The Iran-linked group has not yet announced succession plans for who will replace its slain leader – who was seen as an essential figure in the group’s previous confrontations against Israel, including the liberation of south Lebanon from Israeli occupation in 2000.
Hezbollah on Sunday dismissed media reports about its plans to replace Nasrallah, stressing that any news about organisational changes within the group has no value “unless confirmed by an official statement” from the party.
Despite the heavy damage Israeli assassinations have inflicted on Hezbollah’s political and military leadership, the group continued to launch attacks against Israel on Sunday.
Hezbollah announced several military operations against Israeli bases, as well as a rocket attack targeting the city of Safad.
Israel launched a major bombing campaign against Lebanon on September 23 with the stated aim of pushing Hezbollah off its border.
The offensive has killed hundreds and left widespread destruction in villages and towns across Lebanon, especially in the south of the country.
Lebanese Prime Minister Najib Mikati said on Sunday that as many as one million people had been displaced by the violence and accused Israel of conducting “criminal operations daily” across the country.
Mikati said about 118,000 displaced people were staying at 778 designated shelters, but that the real number was much larger, with many people staying with friends and relatives or renting out their own places.
“One million people moved from one place to another in days in the largest displacement crisis in the region,” he said.
When Israel started attacking south Lebanon earlier this month, it warned people to leave areas where Hezbollah may be storing weapons, before proceeding to bomb homes in hundreds of villages across the area in an unprecedented campaign.

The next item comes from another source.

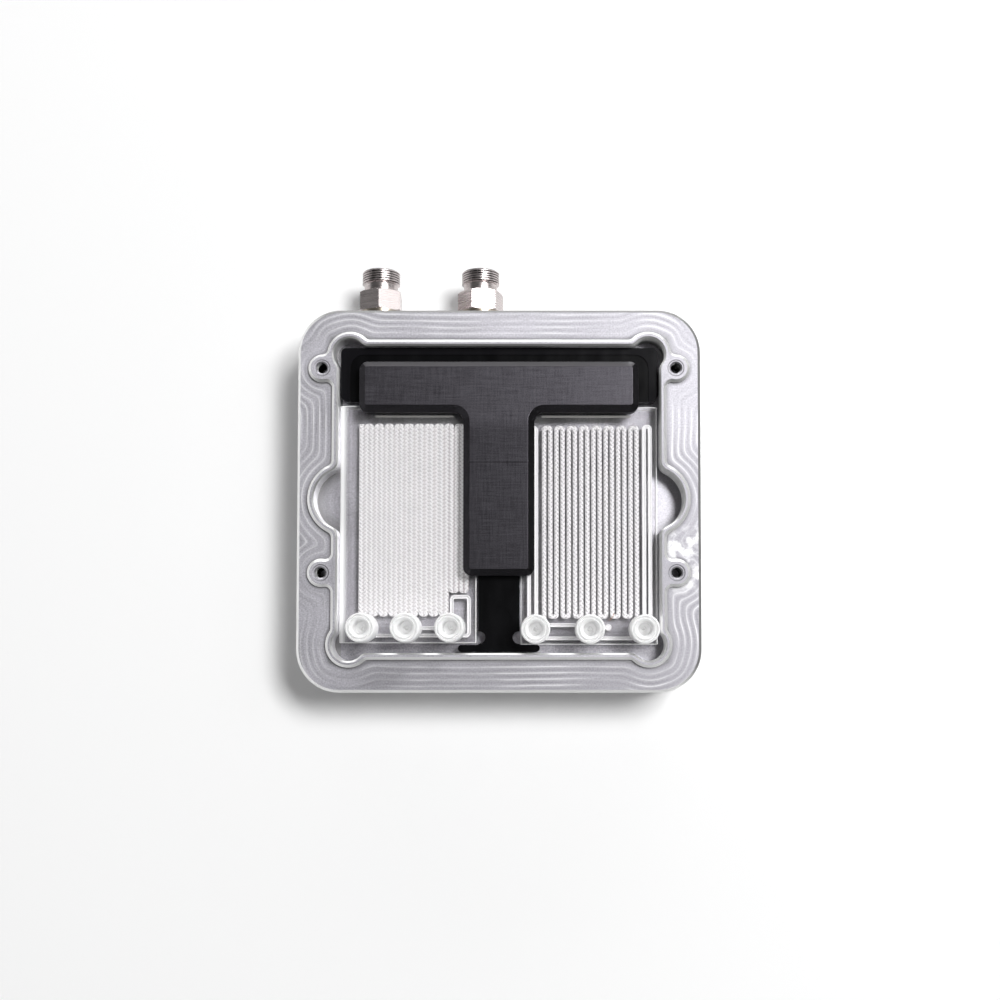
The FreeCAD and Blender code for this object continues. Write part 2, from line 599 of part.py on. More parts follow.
def build_coarse_chip():
    """Right chip: wider mixing channels between two pairs of plain ones."""
    body, middle, left, right, front, back = chip_slab("chip_right", "right", "-chip_slack")
    row = "(%s + port_inset)" % front
    first = "(%s + coarse_first)" % left
    last = "(%s + (coarse_count - 1) * coarse_pitch)" % first
    far_end, near_end = "(%s - mixer_back_margin)" % back, "(%s + coarse_front)" % front
    coarse, second = ("coarse_pitch", "coarse_width"), "(%s + coarse_pitch)" % first
    back_line, front_line = "%s - coarse_width / 2" % far_end, "%s + coarse_width / 2" % near_end
    mixer_row(body, "leg", coarse, "coarse_count", first, near_end, far_end)
    bend_row(body, "back_bend", coarse, "coarse_count / 2", first, back_line)
    bend_row(body, "front_bend", coarse, "(coarse_count - 2) / 2", second, front_line)

    ports = drill_vias(body, middle, row, "port_pitch_coarse")
    feed_outer = "(%s + feed_margin)" % left
    feed_inner = "(%s + feed_pitch)" % feed_outer
    return_outer = "(%s - return_margin)" % right
    return_inner = "(%s - return_pitch)" % return_outer
    upper, lower = "(%s + feed_rise)" % row, "(%s - return_drop)" % row
    feed_arch = "(%s - (feed_pitch + plain_width) / 2)" % far_end
    return_arch = "(%s - (return_pitch + plain_width) / 2)" % far_end
    channel_arch(body, "feed_arch", "%s + feed_pitch / 2" % feed_outer, feed_arch, "feed_pitch",
                 "plain_width")
    channel_arch(body, "return_arch", "%s - return_pitch / 2" % return_outer, return_arch,
                 "return_pitch", "plain_width")
    chamber = "(%s + chamber_offset)" % ports[1]
    channel_set(body,
                (("feed_outer", feed_outer, lower, feed_arch), ("feed_inner", feed_inner, row, feed_arch),
                 ("return_outer", return_outer, lower, return_arch),
                 ("return_inner", return_inner, row, return_arch),
                 ("first_drop", first, upper, front_line), ("last_drop", last, row, front_line),
                 ("middle_drop", ports[1], row, upper)),
                (("lower_line", feed_outer, return_outer, lower),
                 ("upper_line", feed_inner, ports[1], upper),
                 ("first_link", ports[0], feed_inner, row), ("last_link", last, return_inner, row),
                 ("chamber_link", ports[1], chamber, "%s + chamber_rise" % row)))
    rod(body, "chamber", "chamber_radius", "channel_depth",
        (chamber, "%s + chamber_rise" % row, CHANNEL_LEVEL), cut=True)
    return ports, row


def build_ports(side, places, row):
    """Bonded cups with a flat-bottomed screw socket over each via."""
    for number, x in enumerate(places, start=1):
        body = new_body("port_%s_%d" % (side, number))
        cup = rod(body, "cup", "port_radius", "port_height", (x, row, CHIP_TOP))
        top = size("pocket_floor") + size("chip_thickness") + size("port_height")
        dress(body, "Chamfer", "rim", cup, flat_edges(cup, top), "port_chamfer")
        rim = "%s + port_height" % CHIP_TOP
        rod(body, "socket", "socket_radius", "socket_depth", (x, row, "%s - socket_depth" % rim),
            cut=True)
        cone(body, "mouth", "socket_radius", "socket_mouth", "socket_sink",
             (x, row, "%s - socket_sink" % rim), cut=True)
        rod(body, "via", "via_radius", "port_height", (x, row, CHIP_TOP), cut=True)


# ---------------------------------------------------------------------------------------------
# Locator between the chips, and the clamp bar above it
# ---------------------------------------------------------------------------------------------
def build_locator():
    body = new_body("chip_locator")
    height = "(chip_thickness - locator_drop)"
    top = size("pocket_floor") + size("chip_thickness") - size("locator_drop")
    head_width = "(pocket_width - 2 * locator_clearance)"
    head_back = "(%s - locator_back_gap)" % POCKET_BACK
    head_front = "(%s - locator_head)" % head_back
    foot_front = "(%s + locator_clearance)" % POCKET_FRONT
    head = brick(body, "head", (head_width, "locator_head", height),
                 ("0", "%s - locator_head / 2" % head_back, "pocket_floor"))
    middle = (size("pocket_shift") + size("pocket_length") / 2 - size("locator_back_gap")
              - size("locator_head") / 2)
    back_corners = upright_edges(head, size("pocket_floor"), top, lambda x, y: y > middle)
    head = dress(body, "Fillet", "back_corners", head, back_corners, "locator_back_corner")
    front_corners = upright_edges(head, size("pocket_floor"), top, lambda x, y: y < middle - 5)
    dress(body, "Fillet", "front_corners", head, front_corners, "locator_front_corner")
    foot = brick(body, "foot", ("locator_foot_width", "locator_foot_depth", height),
                 ("0", "%s + locator_foot_depth / 2" % foot_front, "pocket_floor"))
    ends = upright_edges(foot, size("pocket_floor"), top, lambda x, y: y < 0)
    dress(body, "Fillet", "foot_ends", foot, ends, "locator_foot_depth / 2 - 0.05")
    brick(body, "stem", ("locator_stem", "%s - %s + 1" % (head_front, foot_front), height),
          ("0", "(%s + %s + 1) / 2" % (head_front, foot_front), "pocket_floor"))
    for side, sx in SIDES:
        rod(body, "notch_" + side, "locator_notch", height,
            ("%d * locator_notch_x" % sx, "-locator_notch_y", "pocket_floor"), cut=True)
    for name, x, y in clamp_screw_places():
        rod(body, "passage_" + name, "clamp_screw_radius + clamp_screw_clearance", height,
            (x, y, "pocket_floor"), cut=True)
    lowered = "(%s - locator_drop - locator_recess_depth)" % CHIP_TOP
    recess_length = "(locator_head - locator_border_back)"
    recess = brick(body, "recess", ("%s - 2 * locator_border_side" % head_width, recess_length,
                                    "locator_recess_depth"),
                   ("0", "%s + %s / 2" % (head_front, recess_length), lowered), cut=True)
    inner = upright_edges(recess, top - size("locator_recess_depth"), top, lambda x, y: y > middle)
    dress(body, "Fillet", "recess_corners", recess, inner, "locator_recess_corner")
    rod(body, "spot", "locator_spot_radius", "locator_spot_depth",
        ("0", "-locator_spot_y", "%s - locator_drop - locator_spot_depth" % CHIP_TOP), cut=True)


def build_clamp():
    body = new_body("clamp_bar")
    low = size("pocket_floor") + size("chip_thickness")
    top = low + size("clamp_thickness")
    head_front = "(clamp_back - clamp_head_depth)"
    brick(body, "head", ("clamp_head_width", "clamp_head_depth", "clamp_thickness"),
          ("0", "clamp_back - clamp_head_depth / 2", CHIP_TOP))
    stem = brick(body, "stem", ("clamp_stem_width", "%s + clamp_end + 1" % head_front,
                                "clamp_thickness"),
                 ("0", "(%s - clamp_end + 1) / 2" % head_front, CHIP_TOP))
    inside = size("clamp_stem_width") / 2 + 0.1
    front_line = size("clamp_back") - size("clamp_head_depth")
    outer = upright_edges(stem, low, top, lambda x, y: abs(x) > inside or y < front_line - 1)
    stem = dress(body, "Fillet", "outer_corners", stem, outer, "clamp_corner")
    inner = upright_edges(stem, low, top, lambda x, y: abs(x) < inside and near(y, front_line, 0.1))
    stem = dress(body, "Fillet", "inner_corners", stem, inner, "clamp_inner_corner")
    dress(body, "Chamfer", "top_edges", stem, flat_edges(stem, top), "clamp_chamfer")
    for name, x, y in clamp_screw_places():
        rod(body, "thread_" + name, "clamp_screw_radius", "clamp_hole_top - %s" % CHIP_TOP,
            (x, y, CHIP_TOP), cut=True)


def build_clamp_screws():
    """Socket-head screws that come up from the underside of the block."""
    for name, x, y in clamp_screw_places():
        body = new_body("clamp_screw_" + name)
        base = "(clamp_screw_seat - clamp_screw_head_height)"
        rod(body, "head", "clamp_screw_head", "clamp_screw_head_height", (x, y, base))
        rod(body, "shank", "clamp_screw_radius", "clamp_screw_tip - clamp_screw_seat",
            (x, y, "clamp_screw_seat"))
        prism(body, "key_socket", "clamp_key_flats / sqrt(3)", "clamp_key_depth", (x, y, base), 0,
              cut=True)


# ---------------------------------------------------------------------------------------------
# Build, check and export
# ---------------------------------------------------------------------------------------------
build_block()
build_gasket()
build_closure_plate()
build_plate_screws()
build_fittings()
for side, build_chip in (("left", build_fine_chip), ("right", build_coarse_chip)):
    port_places, port_row = build_chip()
    build_ports(side, port_places, port_row)
build_locator()
build_clamp()
build_clamp_screws()
bodies = doc.findObjects("PartDesign::Body")
for body in bodies:
    body.Tip.Refine = True
doc.recompute()

faults = [item.Name for item in doc.Objects if "Invalid" in item.State or "Error" in item.State]
if faults:
    raise RuntimeError("features that did not build: " + ", ".join(faults))

os.makedirs("parts", exist_ok=True)
for body in bodies:
    if body.Shape.isNull() or not body.Shape.isValid() or len(body.Shape.Solids) != 1:
        raise RuntimeError("no single sound solid: " + body.Label)
    body.Shape.exportStep(os.path.join("parts", body.Label + ".step"))
    print("%-24s %10.1f mm3" % (body.Label, body.Shape.Volume))
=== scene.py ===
"""Looks of the chip module: metal, glass channels, ports, fittings, floor, light and camera.

The part's sizes are in millimetres, as in its source, and `MM` turns them into the frame's metres.
The stage, the lamps and the camera are placed in metres.
"""
import math

import bmesh
import bpy
from mathutils import Matrix, Vector


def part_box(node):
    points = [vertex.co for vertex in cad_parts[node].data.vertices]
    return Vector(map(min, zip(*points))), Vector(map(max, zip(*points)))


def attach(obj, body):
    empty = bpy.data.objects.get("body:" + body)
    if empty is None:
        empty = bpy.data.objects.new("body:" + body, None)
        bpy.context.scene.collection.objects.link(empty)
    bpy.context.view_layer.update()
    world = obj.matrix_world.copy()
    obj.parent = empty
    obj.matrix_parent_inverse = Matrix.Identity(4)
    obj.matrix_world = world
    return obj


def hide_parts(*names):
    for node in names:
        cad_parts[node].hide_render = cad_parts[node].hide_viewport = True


MM = 0.001
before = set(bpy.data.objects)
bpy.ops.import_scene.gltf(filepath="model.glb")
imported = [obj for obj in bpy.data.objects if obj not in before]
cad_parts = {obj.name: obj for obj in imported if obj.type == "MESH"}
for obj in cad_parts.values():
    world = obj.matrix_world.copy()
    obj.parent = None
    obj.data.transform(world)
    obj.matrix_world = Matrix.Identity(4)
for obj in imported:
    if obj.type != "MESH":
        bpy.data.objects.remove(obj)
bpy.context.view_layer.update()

# Levels above the floor
SHELF = 28.0
LIP_TOP = 30.0
POCKET_FLOOR = 20.5
CHIP_TOP = 26.5
CLAMP_TOP = 33.0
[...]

Early on Saturday, the Israeli military issued specific evacuation orders for large parts of southern Beirut’s suburbs – akin to the forced displacement directives used in Gaza over the past year.
That resulted in thousands of people scrambling to reach Beirut’s city limits. Many have been sleeping in the city’s streets.
Ali Hijazi, Lebanon director for the international charity Lutheran World Relief, said displaced Lebanese people had to leave their homes in minutes with few belongings as they fled for their lives.
“People are really now living in fear and they are really going to the unknown,” Hijazi told Al Jazeera.
“They are really scared and worried whether this crisis will last longer … they are really in limbo.”
Hezbollah and Israel have engaged in daily clashes since the outbreak of Israel’s war on Gaza.
The Lebanese group has said it would continue its attacks on Israeli bases in the north of the country until Israel ends its Gaza offensive.
For months, the violence was contained to the border region. But earlier this month, Israel started an escalatory campaign against Hezbollah.
On September 17 and 18, booby-trapped wireless communication devices associated with Hezbollah exploded across Lebanon, injuring thousands and killing dozens, including civilians. Lebanon blamed the unprecedented attack on Israel.
Days later, an Israeli strike in the southern suburbs of Beirut targeting a top Hezbollah commander killed at least 45 people and injured dozens more.
Now, the fighting is appearing increasingly like an all-out war. Yemen’s Houthis and Iran-linked Iraqi armed organisations have also fired missiles and drones at Israel in support of Hezbollah and Palestinian groups in Gaza.
On Sunday, Israel carried out air raids at ports and power plants in Yemen.
Meanwhile, the Israeli military has pushed on with its offensive in Gaza, which has killed more than 41,500 Palestinians and destroyed large parts of the territory.